Microsoft needs a REST-style protocol to be able to provide the integration capabilities that Google and others provide and they need it to be open. Although APP has proven useful in publishing collections and items of blogs, calendars and podcasts, its model must be extended to be useful for other purposes. Dare Objasanjo from Microsoft makes a reasoned argument that APP lacks the ability to publish information beyond these types, lacks support for granular update to data fields and provides poor support for hierarchies. However, Microsoft’s conclusion that this requires an entirely new standard has been disputed by many.

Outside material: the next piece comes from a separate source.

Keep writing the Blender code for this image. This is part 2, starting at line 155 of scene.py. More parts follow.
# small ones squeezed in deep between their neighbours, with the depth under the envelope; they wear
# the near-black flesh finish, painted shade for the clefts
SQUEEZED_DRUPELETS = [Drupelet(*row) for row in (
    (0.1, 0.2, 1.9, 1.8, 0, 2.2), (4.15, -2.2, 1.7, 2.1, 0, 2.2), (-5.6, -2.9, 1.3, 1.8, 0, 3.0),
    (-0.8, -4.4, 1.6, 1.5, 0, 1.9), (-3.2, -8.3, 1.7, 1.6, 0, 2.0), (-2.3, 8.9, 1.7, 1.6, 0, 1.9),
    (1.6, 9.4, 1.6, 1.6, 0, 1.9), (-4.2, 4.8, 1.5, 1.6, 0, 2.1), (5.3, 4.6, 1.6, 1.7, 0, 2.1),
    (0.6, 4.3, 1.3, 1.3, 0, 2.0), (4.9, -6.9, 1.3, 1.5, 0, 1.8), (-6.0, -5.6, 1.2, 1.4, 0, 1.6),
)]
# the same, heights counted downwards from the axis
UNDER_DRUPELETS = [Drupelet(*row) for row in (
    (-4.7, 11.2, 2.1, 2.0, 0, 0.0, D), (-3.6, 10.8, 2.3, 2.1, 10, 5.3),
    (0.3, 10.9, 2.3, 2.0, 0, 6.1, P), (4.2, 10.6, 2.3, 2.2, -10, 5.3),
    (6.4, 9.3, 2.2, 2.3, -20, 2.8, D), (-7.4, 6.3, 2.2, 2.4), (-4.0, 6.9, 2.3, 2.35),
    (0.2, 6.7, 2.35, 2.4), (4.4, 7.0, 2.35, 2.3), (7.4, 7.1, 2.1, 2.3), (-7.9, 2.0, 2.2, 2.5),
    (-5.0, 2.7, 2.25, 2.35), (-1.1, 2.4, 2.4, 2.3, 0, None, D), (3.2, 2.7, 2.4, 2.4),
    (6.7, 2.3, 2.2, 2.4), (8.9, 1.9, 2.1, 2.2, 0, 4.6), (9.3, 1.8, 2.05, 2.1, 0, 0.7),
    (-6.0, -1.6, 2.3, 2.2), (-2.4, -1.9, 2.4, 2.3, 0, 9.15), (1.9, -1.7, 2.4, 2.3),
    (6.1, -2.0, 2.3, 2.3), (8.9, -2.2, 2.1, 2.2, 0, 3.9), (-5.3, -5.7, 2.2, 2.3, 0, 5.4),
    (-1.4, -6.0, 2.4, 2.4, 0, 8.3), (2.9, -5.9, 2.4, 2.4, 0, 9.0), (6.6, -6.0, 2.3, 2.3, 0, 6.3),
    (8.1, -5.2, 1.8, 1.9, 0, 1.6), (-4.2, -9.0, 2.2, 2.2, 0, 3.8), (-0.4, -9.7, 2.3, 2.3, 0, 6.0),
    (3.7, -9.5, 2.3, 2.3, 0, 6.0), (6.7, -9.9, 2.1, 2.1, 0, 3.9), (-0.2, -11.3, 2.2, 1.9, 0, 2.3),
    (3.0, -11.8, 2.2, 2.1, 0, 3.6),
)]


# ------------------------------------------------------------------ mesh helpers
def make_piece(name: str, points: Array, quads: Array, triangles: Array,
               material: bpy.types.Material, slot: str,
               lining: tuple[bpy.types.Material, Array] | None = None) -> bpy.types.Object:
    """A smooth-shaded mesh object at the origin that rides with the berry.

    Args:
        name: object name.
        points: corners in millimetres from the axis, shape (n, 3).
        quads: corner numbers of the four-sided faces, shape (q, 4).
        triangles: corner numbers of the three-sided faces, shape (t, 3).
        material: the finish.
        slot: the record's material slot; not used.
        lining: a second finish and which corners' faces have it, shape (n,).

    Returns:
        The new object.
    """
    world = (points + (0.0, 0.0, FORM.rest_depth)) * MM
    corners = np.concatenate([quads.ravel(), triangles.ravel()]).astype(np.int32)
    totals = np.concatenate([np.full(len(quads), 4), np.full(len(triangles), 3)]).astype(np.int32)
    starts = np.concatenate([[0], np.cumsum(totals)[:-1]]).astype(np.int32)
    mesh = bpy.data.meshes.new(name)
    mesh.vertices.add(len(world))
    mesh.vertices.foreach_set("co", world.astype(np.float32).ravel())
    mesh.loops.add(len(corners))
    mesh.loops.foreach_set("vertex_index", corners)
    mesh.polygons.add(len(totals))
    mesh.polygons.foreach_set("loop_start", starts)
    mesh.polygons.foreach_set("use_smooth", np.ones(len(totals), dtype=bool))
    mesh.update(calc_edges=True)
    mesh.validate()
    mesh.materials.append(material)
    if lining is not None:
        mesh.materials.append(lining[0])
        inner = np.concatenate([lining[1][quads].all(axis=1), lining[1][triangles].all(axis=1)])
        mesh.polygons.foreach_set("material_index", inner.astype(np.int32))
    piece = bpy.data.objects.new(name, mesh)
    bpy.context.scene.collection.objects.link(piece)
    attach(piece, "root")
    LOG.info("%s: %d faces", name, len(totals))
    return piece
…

As Tim Bray, the co-inventor of XML and Sun employee, noted that it is “unfortunate that the first time the world heard of Web3S it was in a post of Dare’s aimed at explaining APP’s failings.” Joe Gregorio, IBM employee and major contributor to APP, asked, “What I am more interested in hearing about is why you didn’t approach the WG (the IETF standards working group) with these issues when you ran into them?” The resulting discussion from the ATOM community has generally been critical and questioning of the value of Web3S. However, there appears to be no attempt on Microsoft’s part to correct any of the issues of APP in open standards forum.

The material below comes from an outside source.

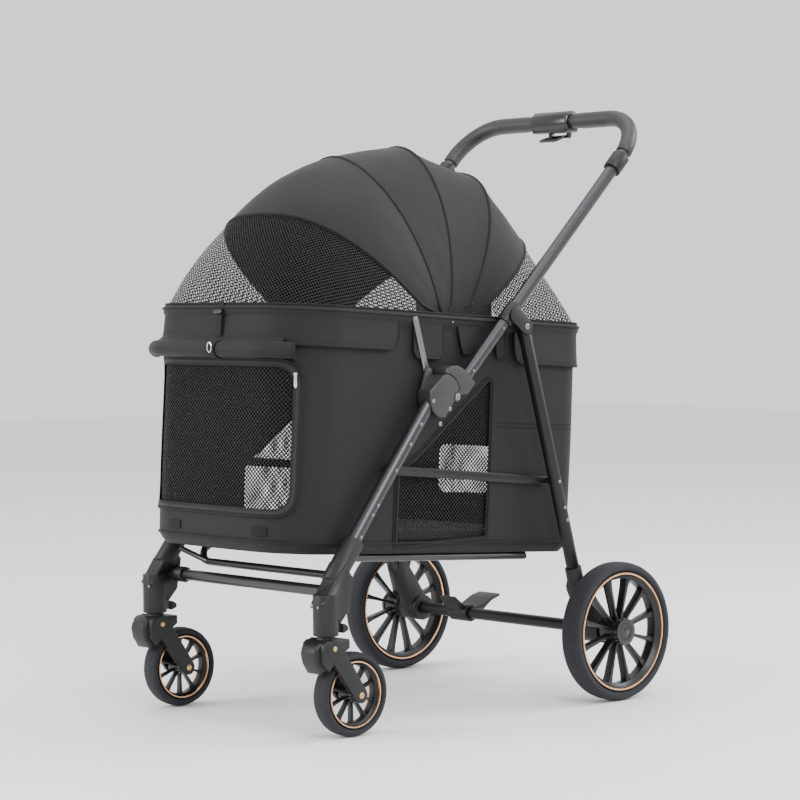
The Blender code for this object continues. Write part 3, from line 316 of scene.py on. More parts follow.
def leatherMaterial():
    material, tree, shader, coordinates = newMaterial("gripLeather", Coat_Weight=0.12, Coat_Roughness=0.35)
    leather = useGroup(tree, "leather", {"Vector": coordinates["UV"], "Size": 0.0020})
    colour = mixColour(tree, leather["Mask"], (0.004, 0.004, 0.0045, 1), (0.018, 0.0175, 0.0175, 1))
    tree.links.new(colour, shader.inputs["Base Color"])
    tree.links.new(calc(tree, "MULTIPLY_ADD", leather["Mask"], 0.25, 0.38), shader.inputs["Roughness"])
    addBump(tree, shader, leather["Height"], 0.55, 0.0006)
    return material


def tyreMaterial():
    material, tree, shader, coordinates = newMaterial("tyreRubber", Specular_IOR_Level=0.35)
    tread = useGroup(tree, "tread", {"Vector": coordinates["UV"], "Pitch": 0.0046})
    grain = useGroup(tree, "grain", {"Vector": coordinates["Object"], "Clouds": 25.0})
    # lighter bluish tone: random dust clouds, plus a painted highlight on the tread's raised tops, with painted shade
    # left in the grooves
    dustAndTreadHighlight = calc(tree, "MULTIPLY_ADD", grain["Mask"], 0.5, calc(tree, "MULTIPLY", tread["Height"], 0.35))
    tree.links.new(mixColour(tree, dustAndTreadHighlight, (0.004, 0.0045, 0.006, 1), (0.022, 0.024, 0.031, 1)),
                   shader.inputs["Base Color"])
    tree.links.new(calc(tree, "MULTIPLY_ADD", grain["Mask"], 0.2, 0.55), shader.inputs["Roughness"])
    addBump(tree, shader, tread["Height"], 0.8, 0.0012)
    return material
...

Yaron Goland defended his Microsoft colleague, Dare Objasanjo, as a poor sitting duck. He justifies the decision to scrap APP as tactical and not strategic. He states: “We considered this option but the changes needed to make APP work for our scenarios were so fundamental that it wasn't clear if the resulting protocol would still be APP... I also have to admit that I was deathly afraid of the political implications of Microsoft messing around with APP.” According to Goland, “we couldn't figure out how to use APP without putting an unacceptable implementation and performance burden on both our customers and ourselves.”

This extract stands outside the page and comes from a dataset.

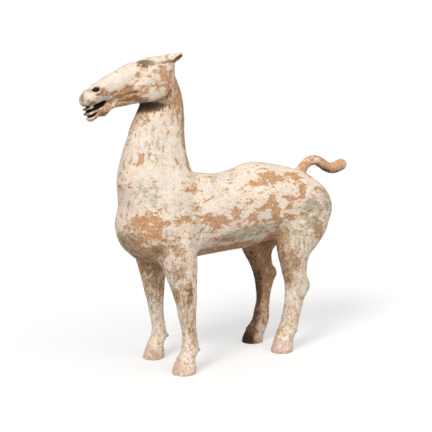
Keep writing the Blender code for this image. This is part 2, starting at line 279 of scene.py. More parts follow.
# The open mouth, seen from the side: y, z round each slot. The clay between them is teeth and gums.
UPPER_LIP_SLOT = (
    (-256, 420.6),
    (-249, 421.6),
    (-241, 423),
    (-236.5, 423.4),
    (-236.5, 421.6),
    (-241, 419.7),
    (-247.5, 418.2),
    (-256, 417.2),
)
MOUTH_SLOT = (
    (-256, 414.4),
    (-247, 415.8),
    (-240.5, 417.8),
    (-234.5, 420.4),
    (-232.5, 424.6),
    (-225, 428),
    (-217.5, 431.4),
    (-212, 430.8),
    (-212.3, 428.8),
    (-217, 424),
    (-225, 418.8),
    (-233, 415.8),
    (-240, 413),
    (-245, 411.4),
    (-256, 409),
)
LOWER_LIP_SLOT = (
    (-256, 407.6),
    (-242, 408.8),
    (-237, 410.6),
    (-231, 414),
    (-226.5, 416.4),
    (-228, 413),
    (-231, 409.2),
    (-235, 405.9),
    (-240.5, 404.6),
    (-256, 403.4),
)

# Lines pressed into the clay of the head (height below 0) or standing up from it. They are drawn on
# both sides, as seen from the side: height, width, then y, z along the line.
HEAD_LINES = (
    (1.6, 2.4, ((-170, 437), (-181, 433.8), (-192, 431.8), (-199, 428.6))),  # branch of the lower jaw
    (-1.8, 2.4, ((-168, 442.5), (-179, 440), (-189, 436), (-196, 433.5))),  # hollow over it
    (-1.0, 1.6, ((-198, 426.5), (-186, 429.5), (-168, 430.5))),
    (-1.3, 1.3, ((-162.5, 461.5), (-169, 456), (-173.5, 452), (-178, 450))),  # facial crest
    (1.0, 2.4, ((-165.5, 464), (-172, 459), (-178, 454.5), (-188, 452))),
    (1.0, 1.3, ((-194, 442.5), (-201.4, 438.2), (-206.5, 434), (-205, 430.5))),  # wrinkles of the lip
    (0.8, 1.3, ((-202, 446), (-208, 442.5), (-213, 439.5))),
    (-0.8, 1.2, ((-198, 443.5), (-204, 440), (-210, 436))),
    (1.3, 1.6, ((-237.5, 457), (-232, 458.6), (-226, 456), (-225, 449.5), (-228.5, 444.2), (-236, 442.6))),
    (-1.8, 1.7, ((-236, 440), (-229, 438.9), (-223.8, 441), (-220.3, 445.4), (-220, 450))),  # nostril wing
    (1.4, 1.3, ((-165.5, 481.5), (-161, 485.2), (-153.5, 485.6), (-147, 480.5))),  # eyelids
    (0.8, 1.2, ((-165, 480.4), (-158, 476.9), (-151.5, 476.8), (-145, 479.6))),
    (-1.2, 1.2, ((-166, 485), (-160, 488), (-150, 488.4), (-141, 487.4), (-133.5, 484.6))),
    (-0.8, 1.8, ((-167, 478.5), (-159, 474.4), (-150.5, 474.6), (-142, 478.5))),
    (-1.3, 1.5, ((-124, 486.4), (-116, 487), (-108, 488), (-101, 489))),  # root of the ear
)

# The same on the body: seam behind the foreleg, fold before the stifle, streaks down the neck
BODY_LINES = (
    (-1.3, 2.6, ((-85, 176), (-81, 196), (-77, 214), (-76, 232))),
    (-0.8, 2.4, ((60, 196), (70, 208), (84, 224), (92, 244))),
    (-0.7, 1.8, ((-84, 346), (-88, 376), (-94, 404), (-98, 430))),
    (-0.6, 1.5, ((-94, 340), (-99, 366), (-106, 398), (-110, 420))),
    (0.6, 1.8, ((-77, 352), (-80, 380), (-85, 410), (-88, 440))),
)

# Broad hollows in the head: depth, then y, z of the middle, half length, half height and tilt
HEAD_HOLLOWS = (
    (1.5, -186, 444.5, 20, 6.5, 12),
    (1.2, -128, 481, 8, 5, -10),
    (1.6, -169.5, 441.8, 3, 2.6, 0),
)

# Chips out of the edges of hooves, tail and ears: x, y, z of the middle, radius and depth
CHIPS = (
    (41, -120, 2, 6, 2.6),
    (57, -118, 0, 5, 1.6),
    (-43, -112, 0, 5, 1.4),
    (29, 88, 1, 5, 1.6),
    (50, 92, 0, 5, 1.8),
    (56, 104, 1, 4, 1.2),
    (-51, 86, 0, 5, 1.4),
    (8, 190, 309, 5, 1.3),
    (6, 226, 298, 5, 1.6),
    (7, 248, 294, 5, 1.4),
    (3, 204, 310, 6, 1.2),
    (20, -84, 503, 3.5, 0.8),
)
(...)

The implications for this APP vs. Web3S debate can potentially be enormous. Just as we are on the brink of creating simple architectures that are interoperable using simple standards, the industry risks splitting into separate, incompatible camps again. It is probably no coincidence that we have Microsoft on one side and Google, IBM and Sun on the other. This will be a fundamental problem for enterprise customers if Microsoft extends this strategy into any REST architectures that it introduces into the enterprise. Any enterprise systems that expose their data using APP, which is likely in the near future, will be incompatible with any Microsoft system that expose their data with Web3S. On the internet, it will certainly make it difficult any web sites that are looking to provide consistent mashups with Microsoft’s web properties the way that they do with Google’s properties. This may be what Microsoft is trying to accomplish, but may end up being Microsoft’s bigger problem.

It is still early in this confrontation, but this tactical decision may be a strategic error on Microsoft’s part. The larger risk is becoming irrelevant in Web 2.0 or its successor. If Microsoft Live is difficult to mashup, the many web sites, commerce sites and interactive services that rely on mashups and integration to provide the user a richer experience will simply go to other alternatives, primarily Google. Even if Microsoft is correct in assumptions that it could not use GData types of approaches to extending APP, it doesn’t seem to be hurting Google very much.